Dalam evolusinya kesadaran manusia hidup di tengah-tengah masyarakat dunia yang selalu berkembang dan selalu berubah ini ada dua pilihan bagi jiwanya memilih sikap jiwa positif atau negatif. Pemilihan superposisi seyogyanya di dalam kerangka pemikiran akal saja yang pada situasi tertentu misalnya berada pada posisi diam, hening sejenak, tidur atau sedang mendekatkan diri kepada-Nya. Suasana hidup sehari-hari adalah situasi bagaikan Sang Kusir (akal, angan-angan) sedang mengendalikan 4 ekor kuda; dua ekor kuda di depan dan dua di belakangnya: putih dan kuning di depan dan hitam serta merah di belakangnya. Tali-pengendali (perasaan) yang menghubungkan antara kusir (akal) dan nafsu tersebut agar terkendali dalam suasana jiwa yang positif. Karena jiwa yang sehat akan menghasilkan fisik yang sehat. Di dalam badan yang sehat belum tentu menghasilkan jiwa yang sehat.

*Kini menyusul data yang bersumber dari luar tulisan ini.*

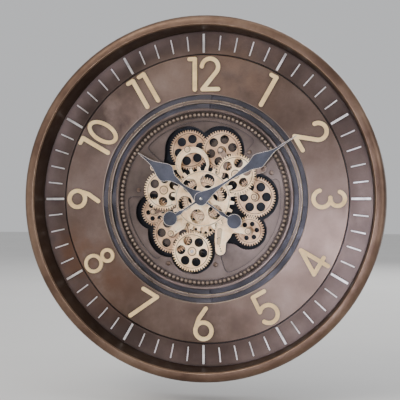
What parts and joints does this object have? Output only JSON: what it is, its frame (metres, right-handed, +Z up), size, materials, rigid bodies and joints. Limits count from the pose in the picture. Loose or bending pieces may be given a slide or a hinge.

Kembali kepada teori ketidak pastian tersebut seolah-olah para ilmuwan pemenang hadiah Noble telah terbelah menjadi dua kutub yaitu Niels Bohr, Werner Heisenberg, Wolfgang Pauli, dkk terbukti salah pada satu kutub dan Albert Einstein, Erwin Schroedinger, Louis Victor Broglie, David Bohm, dkk terbukti benar, pada kutub yang lain. Masih ada pertanyaan dari fisikawan terkemuka di Indonesia Liek Wilardjo tentang penelitan yang sifatnya kualitatif, tidak “pasang jarak” —disinterested atau detached— tetapi justru ajur-ajer, meluluhkan diri dengan komunitas yang diteliti? [atau malah meneliti dirinya sendiri] Apakah penelitiannya dianggap menjadi subjektif dan bias karena terlibat secara emosionil? Bagaimana sekiranya semua sentra vitalitasnya berhenti bekerja, angan-angan, perasaan dan nafsunya diam tidak bekerja bahkan sadar, percaya, taat pada pencerahan dari pusat vitalitas yang lebih luhur di dalam dirinya sendiri yang oleh Einstein dianggap sebagai intuisi? Memang kita telah melahirkan masyarakat yang mengagungkan pembantu yang terpercaya (akal) tetapi melupakan anugerah yang agung dari Dia yang Maha Agung, yang disebut intuisi. Itulah kira-kira pesan yang hendak disampaikan oleh Albert Einstein. Salam kuantum.